Strength of correlation and visual assessment

Strength measures how closely the points cluster around an imagined line or curve. Strong correlation shows points close to a clear line; weak correlation shows widely scattered points. A moderate correlation falls between these extremes. Outliers reduce perceived strength and can mislead assessment. Clustering in subgroups can hide or exaggerate a relationship; careful inspection is necessary before drawing conclusions.

Line of best fit and estimation

A line of best fit (trend line) summarises a linear relationship by fitting a straight line through the points so that it represents the central tendency. The line enables interpolation: estimating y for x values inside the data range. Extrapolation uses the line to estimate outside the observed range and carries increasing uncertainty. The method of fitting (by eye or by calculation) affects accuracy; least-squares methods produce a precise fit but require calculation.

Correlation versus causation and limitations

Correlation indicates association but not cause. Two variables can correlate because one causes the other, because the causation runs the other way, because both are caused by a third (lurking) variable, or because of coincidence. Conclusions about causation require controlled experiments, temporal evidence, or additional justification. Observational scatter graphs alone cannot establish causal links; recognition of confounding factors and outliers reduces misinterpretation.

Key notes

Important points to keep in mind

Label axes clearly and include units before interpreting a scatter graph.

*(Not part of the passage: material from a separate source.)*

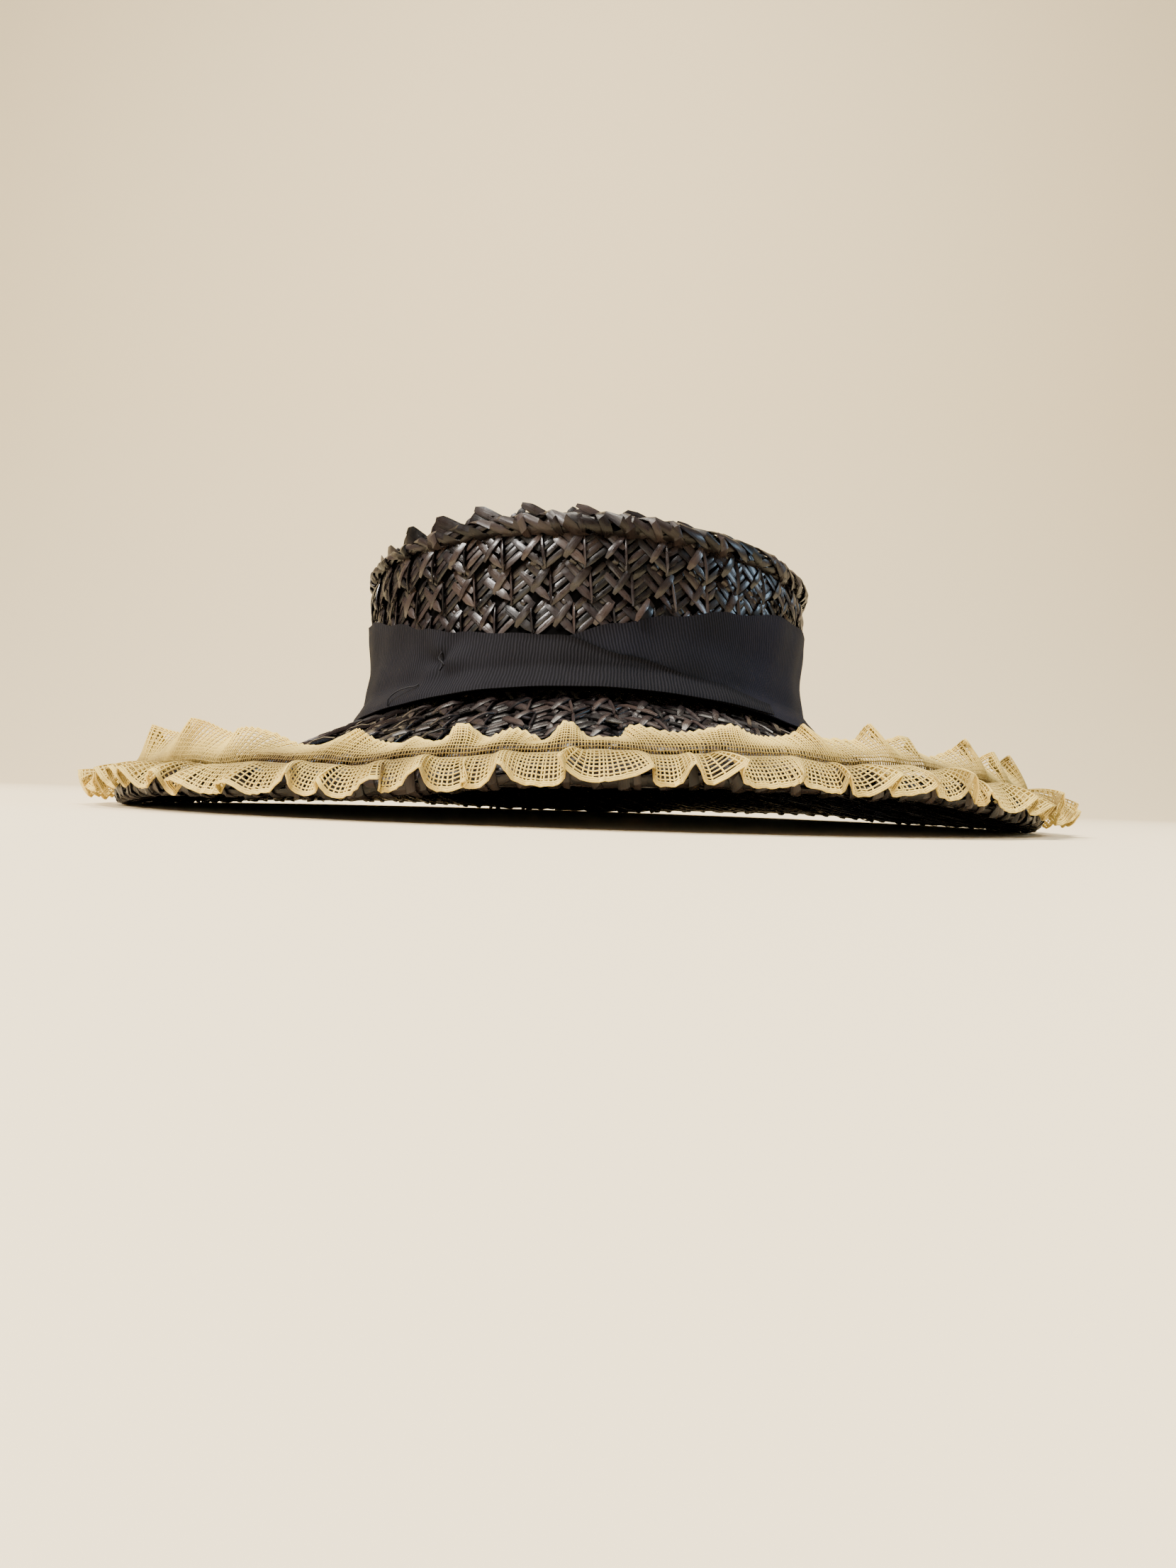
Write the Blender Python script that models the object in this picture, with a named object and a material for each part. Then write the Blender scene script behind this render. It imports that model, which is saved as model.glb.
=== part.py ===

Determine direction (positive/negative/none), strength (strong/moderate/weak) and form (linear/non-linear).

Use a line of best fit for linear trends; treat extrapolation with caution.

Outliers can distort the apparent relationship and should be investigated.

Correlation describes association but does not prove one variable causes the other.

Consider lurking variables or reverse causation before concluding causality.

Subgroups in the data can mask or create misleading overall trends.

Interpolation inside the data range is more reliable than extrapolation.

Visual judgement is useful; calculated fits (e.g., least squares) provide more precise lines.

Always check axis scales for distortion before comparing scatter graphs.